Board Approves Plan to Consolidate La Luz and MacArthur Elementaries
APS will also move forward with reconfiguring Corrales Elementary into a small K-8 school and turning Janet Kahn into a pure K-8 magnet school for the upcoming school year.
The Board of Education signed off Wednesday night on a plan to consolidate La Luz and MacArthur elementary schools next year.
La Luz students will move to MacArthur Elementary beginning in August of 2023. PreK classes currently housed at La Luz and MacArthur will move to Duranes Elementary.
The district plans to lease the La Luz campus to the Albuquerque Sign Language Academy for two years. The charter school is building a new campus and needs temporary space.
The board voted 6 to 0 for the boundary changes needed to proceed with the consolidation. Board member Danielle Gonzales was not at Wednesday’s meeting.
One of the questions APS officials have been grappling with is how small is too small for a school. La Luz currently has 131 students while MacArthur has 184 students.

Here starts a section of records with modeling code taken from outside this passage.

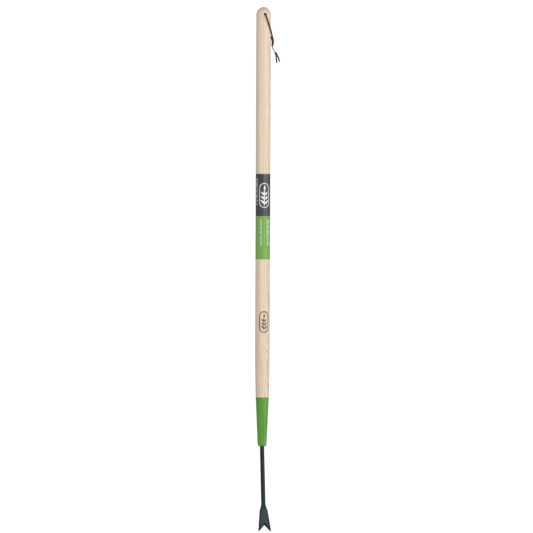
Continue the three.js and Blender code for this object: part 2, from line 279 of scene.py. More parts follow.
class Look:
    """A material being built out of nodes. What a method returns is an output for other nodes to take."""

    def __init__(self, name, **sockets):
        self.material = bpy.data.materials.new(name)
        self.material.use_nodes = True
        self.tree = self.material.node_tree
        self.shader = self.tree.nodes["Principled BSDF"]
        for socket, value in sockets.items():
            self.shader.inputs[socket.replace("_", " ")].default_value = value
        self.place = self.add("ShaderNodeTexCoord").outputs["Object"]

    def add(self, kind, inputs=None, **settings):
        node = self.tree.nodes.new(kind)
        for key, value in settings.items():
            setattr(node, key, value)
        for socket, value in (inputs or {}).items():
            self.feed(node.inputs[socket], value)
        return node

    def feed(self, socket, value):
        if isinstance(value, bpy.types.NodeSocket):
            self.tree.links.new(value, socket)
        else:
            socket.default_value = value

    def set(self, socket, value):
        self.feed(self.shader.inputs[socket], value)

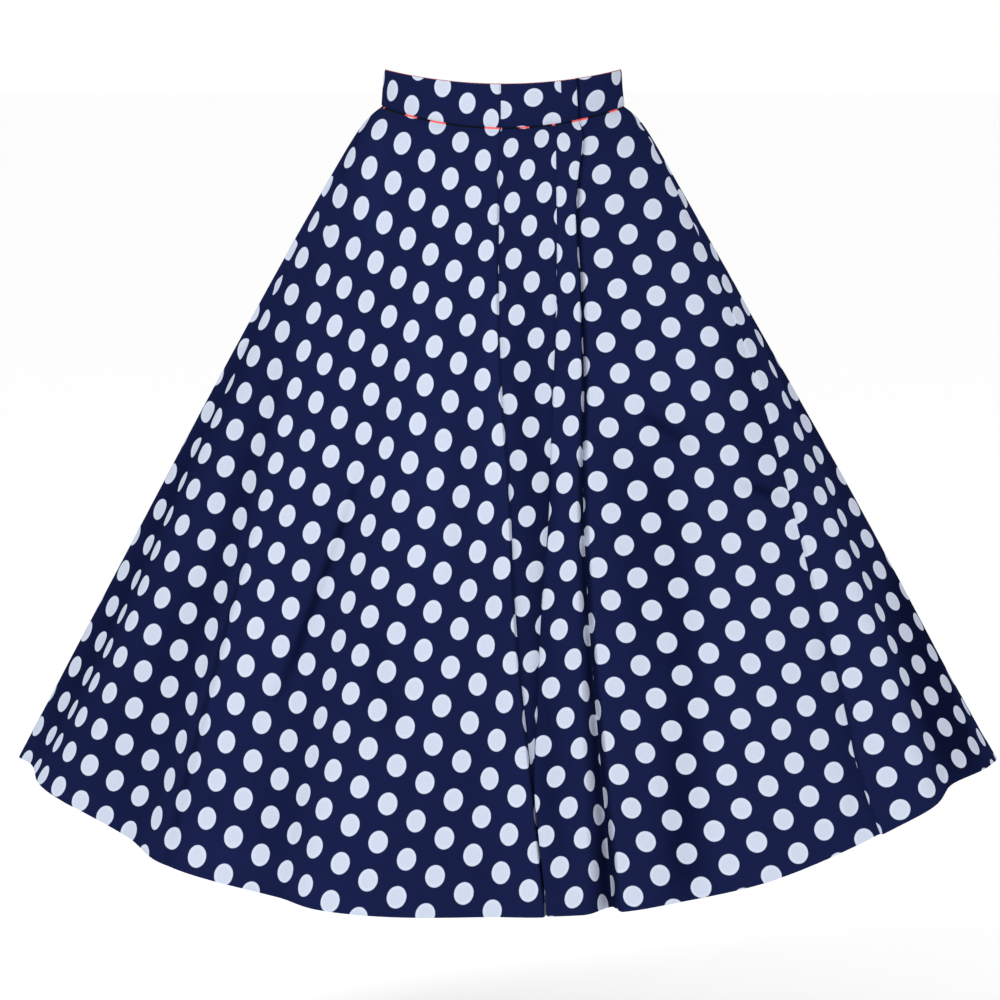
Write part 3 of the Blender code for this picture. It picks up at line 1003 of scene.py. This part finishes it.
@dataclass(frozen=True)
class PrintedCotton:
    """Navy cotton with white dots: one side of the cloth."""

    name: str
    navy: tuple = (0.0066, 0.0106, 0.0455)
    # The navy in full painted shade.
    navy_in_painted_shade: tuple = (0.0012, 0.0019, 0.0100)
    yarn: tuple = (0.02, 0.03, 0.14)
    yarn_share: float = 0.16
    dot: tuple = (0.425, 0.462, 0.562)
    dot_rim: tuple = (0.462, 0.500, 0.606)
    # The dots in full painted shade.
    dot_in_painted_shade: tuple = (0.24, 0.27, 0.34)
    dot_share: float = 1.0
    # How far the painted shade dims the dots.
    dot_shade_share: float = 0.3
    roughness: float = 0.62
    sheen: float = 0.02
    sheen_roughness: float = 0.45
    sheen_tint: tuple = (0.10, 0.14, 0.36)
    weave_bump: float = 0.16
    weave_rise: float = 0.15 * MM
    crumple_bump: float = 0.22
    crumple_rise: float = 1.2 * MM
    crumple_scale: float = 34.0
    patch_scale: float = 9.0
    patch: float = 0.24
    rough_scale: float = 60.0
    rough_spread: float = 0.10

    def build(self, dots: bpy.types.NodeTree, weave: bpy.types.NodeTree) -> Material:
        """Build the material.

        Args:
            dots: The dot print's group.
            weave: The weave's group.
        Returns:
            The finished material, which reads the map "cut" and the painted shade attribute
            "hollow".
        """
        material, write, shader = new_material(self.name)
        place = write.cut_place()
        printed, woven = write.on_place(dots, place), write.on_place(weave, place)
        painted_shade = write.add("ShaderNodeAttribute", {}, attribute_name="painted_shade").outputs["Fac"]
        patch = write.noise(place, self.patch_scale, 3.0, 0.6)
        # Painted shade from the attribute, with random tone patches, dims the navy and, less, the
        # dots.
        shade_and_patches = write.maths("ADD", painted_shade, write.maths("MULTIPLY_ADD", patch, self.patch,
                                                       -self.patch / 2.0))
        ground = write.mix(shade_and_patches, (*self.navy, 1.0), (*self.navy_in_painted_shade, 1.0))
        yarn = write.mix(woven["Shade"], (0.0, 0.0, 0.0, 1.0), (*self.yarn, 1.0))
        white = write.mix(printed["Rim"], (*self.dot, 1.0), (*self.dot_rim, 1.0))
        dot_painted_shade = write.maths("MULTIPLY", shade_and_patches, self.dot_shade_share)
        white = write.mix(dot_painted_shade, white, (*self.dot_in_painted_shade, 1.0))
        mask = write.maths("MULTIPLY", printed["Dots"], self.dot_share)
        rough = write.noise(place, self.rough_scale, 2.0)
        crumple = write.bump(write.noise(place, self.crumple_scale, 3.0, 0.55),
                             self.crumple_bump, self.crumple_rise)
        write.fill(shader, {
            "Base Color": write.mix(mask, write.mix(self.yarn_share, ground, yarn), white),
            "Roughness": write.rough(rough, self.roughness, self.rough_spread),
            "Sheen Weight": self.sheen,
            "Sheen Roughness": self.sheen_roughness,
            "Sheen Tint": (*self.sheen_tint, 1.0),
            "Specular IOR Level": 0.0,
            "Normal": write.bump(woven["Height"], self.weave_bump, self.weave_rise, crumple),
        })
        return material


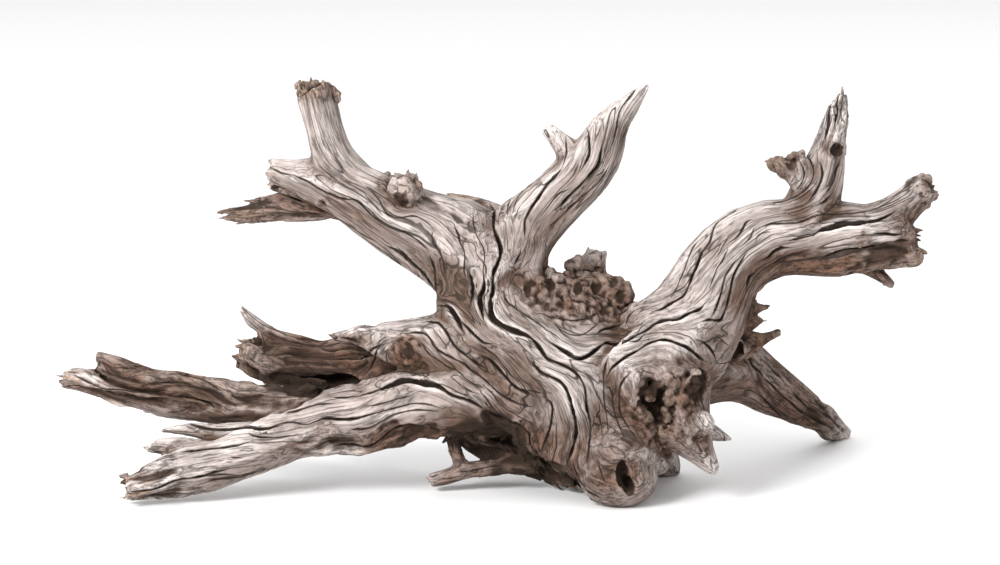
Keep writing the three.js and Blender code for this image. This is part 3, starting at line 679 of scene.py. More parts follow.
def crack_traces(tree):
    """The drawn cracks laid on the wood's surface: points in millimetres and the way they run."""
    eye, right, up = view_axes()
    places, ways = [], []
    for _, line in CRACKS:
        line = rounded(line) * MM
        for start, end in zip(line, line[1:]):
            steps = max(1, int(np.linalg.norm(end - start) / (5 * MM)))
            laid = []
            for t in np.arange(steps + 1) / steps:
                x, z = start + (end - start) * t
                plane = VIEW_TARGET + right * (x - VIEW_TARGET.x) + up * (z - VIEW_TARGET.z)
                hit = tree.ray_cast(eye, plane - eye)[0]
                laid.append(None if hit is None else np.array(hit) / MM)
            for a, b in zip(laid, laid[1:]):
                if a is not None and b is not None and 0.5 < np.linalg.norm(b - a) < 16:
                    places.append((a + b) / 2)
                    ways.append((b - a) / np.linalg.norm(b - a))
    return np.array(places), np.array(ways)


def grain_way(points, traces):
    """The way the grain runs at each point, and the radius of the limb it is in."""
    centres, ways, radii, shares = limb_samples()
    places, runs = traces
    way = np.empty_like(points)
    girth = np.empty(len(points))
    for first in range(0, len(points), 4000):
        part = points[first:first + 4000]
        gap = np.linalg.norm(part[:, None] - centres[None], axis=2) / (radii + 3)
        pull = np.exp(-4.5 * gap**2) * shares + 1e-12 * np.exp(-0.2 * gap)
        pull /= pull.sum(1, keepdims=True)
        girth[first:first + 4000] = pull @ radii
        outward = pull @ ways
        spread = np.einsum("ps,si,sj->pij", pull, ways, ways, optimize=True)
        reach = np.linalg.norm(part[:, None] - places[None], axis=2)
        near = np.exp(-((reach / 13) ** 2)) * 1.2
        spread += np.einsum("ps,si,sj->pij", near, runs, runs, optimize=True)
        main = np.linalg.eigh(spread)[1][:, :, 2]
        main *= np.where((main * outward).sum(1, keepdims=True) < 0, -1, 1)
        way[first:first + 4000] = main
    return way, girth


def even_out(values, edges, rounds, normalise=False):
    """Blends each vertex's values with its neighbours'."""
    count = len(values)
    a, b = edges.T
    share = np.bincount(a, minlength=count) + np.bincount(b, minlength=count) + 1.0
    for _ in range(rounds):
        total = values.copy()
        for k in range(values.shape[1]):
            total[:, k] += np.bincount(a, values[b, k], count) + np.bincount(b, values[a, k], count)
        values = total / share[:, None]
        if normalise:
            values = unit(values)
    return values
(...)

In a letter sent to La Luz parents earlier this week, Associate Superintendent Amanda DeBell noted that the district has had to take steps that are less than ideal as enrollment has gone down at both schools.
“Those include such things as combination classrooms – where students from two different grades are placed in a single classroom because there otherwise wouldn’t have been enough students for the class,” she said.
DeBell said combining the schools will allow the district to eliminate – or at the very least minimize – the number of combination classrooms. She said it will also allow APS to provide enhanced access to after-school clubs and activities.
“All of these things will be good for our students, for their families and for our staff,” she said, while also noting that MacArthur and La Luz are only about a mile apart.
Corrales Elementary, Janet Kahn
The board also greenlighted several boundary changes so that the district can move forward with reconfiguring Corrales Elementary into a small K-8 school and turning Janet Kahn into a pure K-8 magnet school for the upcoming school year.
The proposal to turn Corrales Elementary into a small K-8 school of about 500 students has garnered strong support. Taxpayers have already approved funding for the school rebuild and improvement. APS plans to use those funds for the first phase, which would involve adding a sixth-grade class in the fall. Under the plan, the school’s students would eventually remain there through eighth grade rather than feeding to Taylor Middle School as they do now.
District officials say the plan is aimed, in part, at retaining more students, noting that 60% of outgoing Corrales Elementary students currently transfer out of APS for middle school. The high school feeder pattern would remain the same with eighth-graders advancing to Cibola High School.
The board also OK'd removing the attendance boundary from Janet Kahn School of Integrated Arts Magnet Elementary and turning it into a pure magnet choice K-8 school. As part of the plan, Janet Kahn will also add a sixth grade class in the fall.
The district plans to put super stops in place to accommodate students who would need to be bused in from other parts of town, although students in the current Janet Kahn Elementary attendance area would be given priority to attend the reconfigured Janet Kahn school.
Students in the Singing Arrow neighborhood who don’t want to attend Janet Kahn would be assigned to Apache Elementary. The remaining Janet Kahn student attendance area would be assigned to Bellehaven Elementary. Under the measure, Apache Elementary students will advance to Kennedy and Grant middle schools, while Bellehaven Elementary students will feed to Grant Middle School. Bellehaven Elementary and Janet Kahn K-8 students will later advance to Sandia High, while Apache Elementary students will go to Manzano High.
The lease and boundary changes are part of a larger APS effort to right-size the district due to significant enrollment drops over the last 10 years. The district last year cut hundreds of vacant positions in order to better align staffing with enrollment figures. This year it undertook an evaluation of its facilities with an eye on such things as how some schools could be repurposed to retain and recruit more students.
Many APS students leave the district for their middle school years and then return for high school. Several of the proposals being considered are aimed at giving students more options for middle school, such as K-8 magnet schools.